Last year, Gary Crittenden, CFO of American Express Co., earned more than $4.6 million, including almost $3 million in stock options. Yet the company’s stock price slid from $52 to $35.7–a 31 percent decline. Former Amazon.com Inc. CFO Warren Jenson reaped a cash bonus at the end of 2001 worth more than $1.5 million, despite a simultaneous 22 percent drop in the online retailer’s stock.
There are endless examples–including the well-documented cases at Enron and WorldCom–of executives getting rich while their companies go broke. And the large payouts for nonperformance have angered investors. “With the concept of pay for performance, when the market goes down pay should go down as well,” says Anne Yerger, research director for the Council of Institutional Investors. “But in many cases, companies are making up for the shortfall with other types of compensation,” she says, including options and corporate loans.
Ed Archer, managing director at executive compensation consultants Pearl Meyer & Partners, warns against being fooled by anecdotal evidence. “The reality is that overall, cash bonuses are down about 20 to 25 percent.” He says, too, that a higher percentage of CFOs are getting no bonus at all. Many of the well-publicized multi-million-dollar packages are from stock options awarded during the banner years.

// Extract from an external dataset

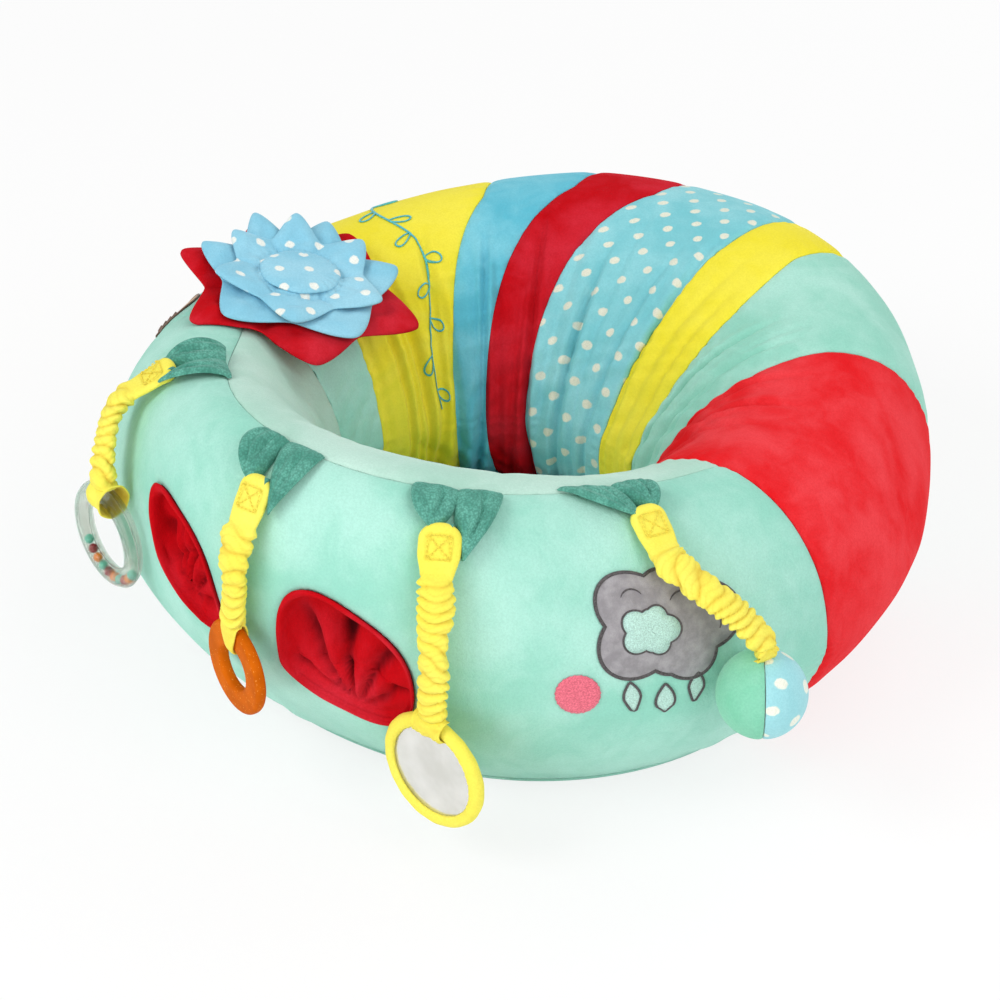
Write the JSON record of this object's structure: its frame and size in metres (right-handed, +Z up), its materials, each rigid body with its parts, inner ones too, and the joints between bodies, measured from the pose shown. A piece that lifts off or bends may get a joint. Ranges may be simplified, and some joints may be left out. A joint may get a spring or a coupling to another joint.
{
  "type": "baby floor seat",
  "caption": "Inflated ring floor seat in a banded velour cover, with a padded hollow, toys hung on gathered straps, fabric pockets, a layered flower and a zip round the back.",
  "frame": {"origin": "middle of the flat underside, on the floor, where the circle of the ring's widest outline has its centre", "axes": "+Z up; the front of the seat, where the pockets and toys hang, faces -Y; +X is to the seated baby's left hand side when seen from the front"},
  "size_m": [0.6235, 0.6288, 0.2616],
  "materials": {
    "mint_velour": "matte",
    "pale_mint_velour": "matte",
    "red_velour": "matte",
    "yellow_velour": "matte",
    "blue_velour": "matte",
    "dotted_aqua_velour": "matte",
    "green_terry": "matte",
    "pink_thread": "satin",
    "grey_felt": "matte",
    "tan_felt": "matte",
    "white_elastic": "matte",
    "white_wadding": "matte",
    "zip_cloth": "matte",
    "zip_plastic": "satin",
    "zip_metal": "gloss",
    "clear_vinyl": "gloss",
    "valve_plastic": "gloss",
    "orange_rubber": "satin",
    "smoky_clear_plastic": "gloss",
    "bead_plastic": "gloss",
    "mirror_film": "polished",
    "white_plastic": "gloss"
  },
  "bodies": {
    "seat": {"base_panel": "mint_velour", "seat_floor_pad": "mint_velour", "front_panel": "mint_velour", "seat_lip_panel": "pale_mint_velour", "red_side_band": "red_velour", "mint_back_band": "mint_velour", "yellow_narrow_band": "yellow_velour", "dotted_back_band": "dotted_aqua_velour", "red_narrow_band": "red_velour", "blue_band": "blue_velour", "yellow_wide_band": "yellow_velour", "mint_left_band": "mint_velour", "air_bladder": "clear_vinyl", "valve_seat": "valve_plastic", "pocket_lining_left": "red_velour", "pocket_lining_right": "red_velour", "pink_spot": "pink_thread", "cloud_applique": "grey_felt", "acorn_applique": "tan_felt", "zip_tape": "zip_cloth", "zip_teeth": "zip_plastic", "leaf_tab_rattle": "green_terry", "leaf_tab_teether": "green_terry", "leaf_tab_mirror": "green_terry", "leaf_tab_ball": "green_terry", "flower_anchor": "red_velour"},
    "valve_plug": {"valve_plug": "valve_plastic"},
    "zip_slider": {"zip_slider": "zip_metal"},
    "zip_pull": {"zip_pull": "zip_metal"},
    "strap_rattle": {"strap_sleeve_rattle": "yellow_velour", "elastic_rattle": "white_elastic"},
    "strap_teether": {"strap_sleeve_teether": "yellow_velour", "elastic_teether": "white_elastic"},
    "strap_mirror": {"strap_sleeve_mirror": "yellow_velour", "elastic_mirror": "white_elastic"},
    "strap_ball": {"strap_sleeve_ball": "yellow_velour", "elastic_ball": "white_elastic"},
    "rattle_ring": {"rattle_ring_front": "smoky_clear_plastic", "rattle_ring_back": "smoky_clear_plastic"},
    "rattle_beads": {"rattle_beads": "bead_plastic"},
    "teether": {"teether_ring": "orange_rubber"},
    "mirror": {"mirror_frame": "yellow_velour", "mirror_sheet": "mirror_film", "mirror_backing": "yellow_velour"},
    "ball": {"ball_green_half": "mint_velour", "ball_dotted_half": "dotted_aqua_velour", "ball_filling": "white_wadding", "ball_rattle": "white_plastic", "ball_tag": "yellow_velour"},
    "flower": {"flower_red_petals": "red_velour", "flower_blue_petals": "blue_velour", "flower_dotted_petals": "dotted_aqua_velour", "flower_centre": "dotted_aqua_velour"}
  },
  "joints": [
    {"name": "strap_rattle_swing", "type": "hinge", "parent": "seat", "child": "strap_rattle", "pos_m": [-0.13394, -0.21536, 0.24504], "axis": [-0.809, 0.5878, 0], "range_deg": [0, 70]},
    {"name": "strap_teether_swing", "type": "hinge", "parent": "seat", "child": "strap_teether", "pos_m": [0.00877, -0.28209, 0.24432], "axis": [-0.9994, -0.0349, 0], "range_deg": [0, 70]},
    {"name": "strap_mirror_swing", "type": "hinge", "parent": "seat", "child": "strap_mirror", "pos_m": [0.12703, -0.24242, 0.23486], "axis": [-0.8572, -0.515, 0], "range_deg": [0, 70]},
    {"name": "strap_ball_swing", "type": "hinge", "parent": "seat", "child": "strap_ball", "pos_m": [0.20607, -0.13151, 0.22291], "axis": [-0.4384, -0.8988, 0], "range_deg": [0, 60]},
    {"name": "rattle_swing", "type": "hinge", "parent": "strap_rattle", "child": "rattle_ring", "pos_m": [-0.13984, -0.27817, 0.172], "axis": [-0.9703, 0.2419, 0], "range_deg": [0, 60]},
    {"name": "beads_roll", "type": "hinge", "parent": "rattle_ring", "child": "rattle_beads", "pos_m": [-0.13984, -0.27817, 0.14], "axis": [-0.2419, -0.9703, 0], "continuous": true},
    {"name": "teether_turn", "type": "hinge", "parent": "strap_teether", "child": "teether", "pos_m": [0.00682, -0.31003, 0.113], "axis": [-0.309, -0.9511, 0], "continuous": true},
    {"name": "mirror_swing", "type": "hinge", "parent": "strap_mirror", "child": "mirror", "pos_m": [0.14492, -0.27507, 0.109], "axis": [-0.9986, 0.0523, 0], "range_deg": [0, 60]},
    {"name": "ball_swing", "type": "hinge", "parent": "strap_ball", "child": "ball", "pos_m": [0.29993, -0.12845, 0.1523], "axis": [-0.309, -0.9511, 0], "range_deg": [0, 25]},
    {"name": "slider_run", "type": "hinge", "parent": "seat", "child": "zip_slider", "pos_m": [0, -0.0369, 0.04985], "axis": [0, 0, 1], "range_deg": [0, 54]},
    {"name": "pull_swing", "type": "hinge", "parent": "zip_slider", "child": "zip_pull", "pos_m": [0.13296, 0.22138, 0.04396], "axis": [0.8891, -0.4577, 0], "range_deg": [0, 80]},
    {"name": "plug_pull", "type": "slide", "parent": "seat", "child": "valve_plug", "axis": [0, 0.9227, -0.3855], "range_m": [0, 0.006]},
    {"name": "flower_rock", "type": "hinge", "parent": "seat", "child": "flower", "pos_m": [-0.1653, -0.0513, 0.21519], "axis": [-0.1214, 0.9885, -0.0905], "range_deg": [0, 12]}
  ]
}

Still, some compensation experts are cautioning against performance-based incentive plans that provide executives with windfalls during good times but don’t punish them when returns are poor. Todd McGovern, Midwest director of compensation at Buck Consultants, says another problem is that many executive-performance systems don’t differentiate between the individual performance of top executives, but reward them equally. “There is a disconnect between pay and performance,” he says, “especially on the downside.”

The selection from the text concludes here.